The big challenge for sustainable certification systems is that they will not tolerate GE contamination of sustainable products, or will only allow a very small level of contamination in certain kinds of uncontrollable circumstances (see FAQ on organic standard). Certification can be denied or revoked in certain circumstances.  In the organic sector, debate continues about what level of adventitious contamination will be permitted, attempting to balance consumer demands for GE-free foods with the reality that organic producers cannot control atmospheric and landscape level movement of GE traits.
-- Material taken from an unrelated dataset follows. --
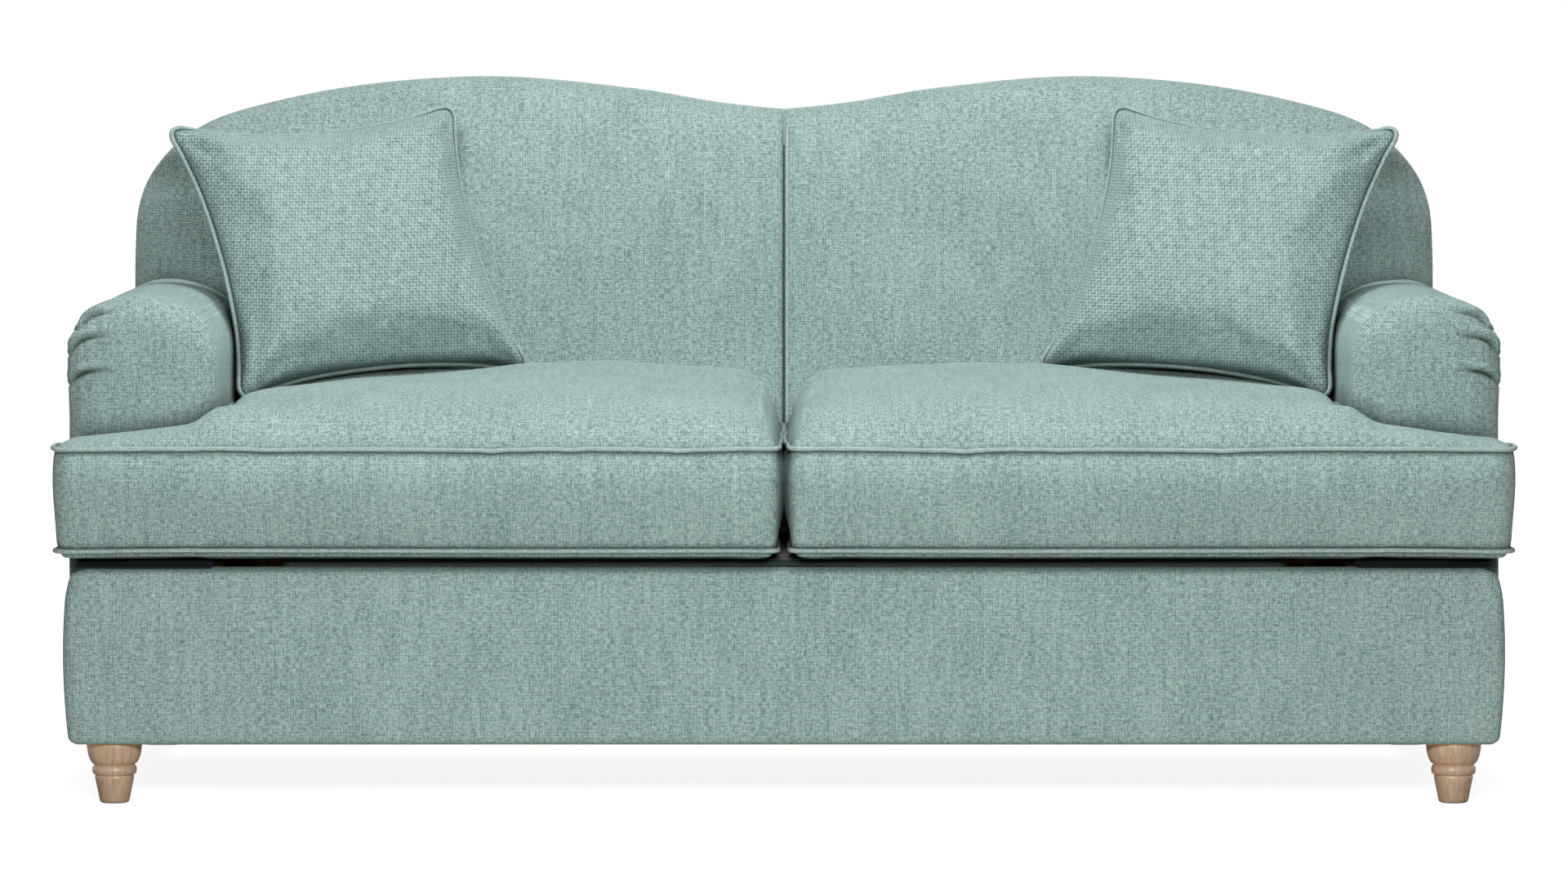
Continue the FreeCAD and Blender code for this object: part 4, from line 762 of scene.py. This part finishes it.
def makeSeat(side, sign):
    s = seatShape

    def cells(a, b):
        return np.linspace(a, b, max(2, int(round((b - a) / s["step"])) + 1))

    xs = np.concatenate([cells(s["seam"], s["arm"]), cells(s["arm"], s["ear"])[1:]])
    ys = np.concatenate([cells(s["front"], s["earRear"]), cells(s["earRear"], s["rear"])[1:]])
    armAt = int(np.argmin(abs(xs - s["arm"])))
    earAt = int(np.argmin(abs(ys - s["earRear"])))
    nx, ny = len(xs), len(ys)
    inside = [(i, j) for i in range(nx) for j in range(ny) if j <= earAt or i <= armAt]
    loop = [(i, 0) for i in range(nx)] + [(nx - 1, j) for j in range(1, earAt + 1)]
    loop += [(i, earAt) for i in range(nx - 2, armAt - 1, -1)] + [(armAt, j) for j in range(earAt + 1, ny)]
    loop += [(i, ny - 1) for i in range(armAt - 1, -1, -1)] + [(0, j) for j in range(ny - 2, 0, -1)]

    def plan(x, y):  # rounds the outward corners of the T
        for cornerX, cornerY, signX, signY in ((s["seam"], s["front"], -1, -1), (s["ear"], s["front"], 1, -1),
                                               (s["ear"], s["earRear"], 1, 1), (s["arm"], s["rear"], 1, 1),
                                               (s["seam"], s["rear"], -1, 1)):
            radius = s["seamRadius"] if signX < 0 else s["cornerRadius"]
            x, y = roundCorner(x, y, cornerX, cornerY, signX, signY, radius)
        return x, y

    def tucked(y):  # how far the border's foot is drawn back at the front
        return s["tuck"] * (1 - smoothStep(y - s["front"], 0, s["tuckReach"]))

    verts, top, low = [], {}, {}
    for i, j in inside:
        top[i, j] = len(verts)
        verts.append((*plan(xs[i], ys[j]), s["border"] + s["crown"] * seatCrown(xs[i], ys[j])))
    for i, j in inside:
        x, y = plan(xs[i], ys[j])
        low[i, j] = len(verts)
        verts.append((min(max(x, s["seam"] + s["underInset"]), s["ear"] - s["underInset"]),
                      y + float(tucked(y)), s["low"]))
    faces = []
    for i, j in inside:
        square = [(i, j), (i + 1, j), (i + 1, j + 1), (i, j + 1)]
        if all(key in top for key in square):
            faces.append([top[key] for key in square])
            faces.append([low[square[n]] for n in (0, 3, 2, 1)])
    rings = [[low[key] for key in loop]]
    topLoop = np.array([verts[top[key]] for key in loop])
    tangent = np.roll(topLoop, -1, axis=0) - np.roll(topLoop, 1, axis=0)
    outward = np.stack([tangent[:, 1], -tangent[:, 0], 0 * tangent[:, 0]], axis=-1)
    outward /= np.linalg.norm(outward, axis=1)[:, None]
    foot = topLoop.copy()
    foot[:, 1] += 0.8 * tucked(foot[:, 1])
    foot[:, 2] = s["low"] + s["underLift"]
    bulge = (s["sideBulge"] + (s["bulge"] - s["sideBulge"]) * np.clip(-outward[:, 1], 0, 1) ** 2)[:, None]
    for t in np.concatenate([[0, 0.02, 0.06], np.linspace(0.14, 0.86, 9), [0.94, 0.98]]):
        near, far = (math.exp(-(away / s["pinchWidth"]) ** 2) for away in (t, 1 - t))
        pinch = 0 if t == 0 else s["pinch"] * (near + far)
        ring = foot + (topLoop - foot) * t + outward * (bulge * math.sin(math.pi * t ** 1.7) ** 0.8 - pinch)
        rings.append(list(range(len(verts), len(verts) + len(loop))))
        verts += [tuple(v) for v in ring]
    rings.append([top[key] for key in loop])
    for a, b in zip(rings, rings[1:]):
        for k in range(len(loop)):
            n = (k + 1) % len(loop)
            faces.append([a[k], a[n], b[n], b[k]])
    verts = np.array(verts)
    onTop = smoothStep(verts[:, 2], s["border"], s["border"] + 0.02)
    verts[:, 2] += onTop * ripple(verts, 0.13, 0.0028, 11.0 + sign)
    body = "seat_cushion_" + side
    cushion = addPiece("seat_cushion_cover_" + side, *sided(verts, faces, sign), chenille, body=body)
    stuff(cushion, s["pressure"], s["cap"], s["frames"])
    shaped = pointsOf(cushion)
    shaped[:, 2] = np.maximum(shaped[:, 2], s["low"])
    setPoints(cushion, shaped)
    smoothOut(cushion)
    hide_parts("seat_cushion_" + side)
    for name, ring in (("top", rings[-1]), ("bottom", rings[1])):
        line = evenly(shaped[ring] + outward * (sign, 1, 1) * s["pipingOut"], 420, closed=True)
        addPiece("seat_%s_piping_%s" % (name, side), *tubeAlong(line, s["piping"]), pipingCloth, body=body)


for side, sign in bothSides:
    makeSeat(side, sign)
print("seat cushions made")


# Scatter cushions: two faces sewn with a piped edge, stuffed until they crown

scatterShape = {
    "half": 0.231, "thick": 0.146, "cells": 44, "crowd": 0.86, "draw": 0.115, "cornerShare": 0.13,
    "flatness": 2.3, "fullness": 0.56, "crease": 0.005, "folds": 9, "foldsAt": 0.07, "foldsWidth": 0.04,
    "settle": (0.006, 0, -0.009), "roll": 4.5, "lean": 31.0, "yaw": 22.0,
    "piping": 0.0038, "pipingOut": 0.0026, "pressure": 5.0, "cap": 0.014, "frames": 18,
}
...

Particularly worrisome are:

  • the loss of most of the Canadian organic canola market due to the reality that most canola planted in Canada is a GE variety, and non-GE canola is now very difficult to produce because of the movement of GE canola traits across the landscape; only isolated areas can support organic production.
  • Alfalfa is an essential crop in many organic rotations and  GE alfalfa has been approved for eastern Canada which will make eastern organic dairying very difficult if acreage increases significantly.  The Canadian organic standard requires a 3 km separation distance from GE alfalfa.
  • Organic farmers relied for years on sprayed Bt (a naturally occurring soil bacterium) to manage certain insect pests in horticultural crops, but now that some Bt genes are so widely inserted in corn and soybeans, there is concern about reduced efficacy as pests build resistance in the face of such extensive exposure to Bt genes.
  • GE puts more pressure on segregation in handling systems which adds to costs.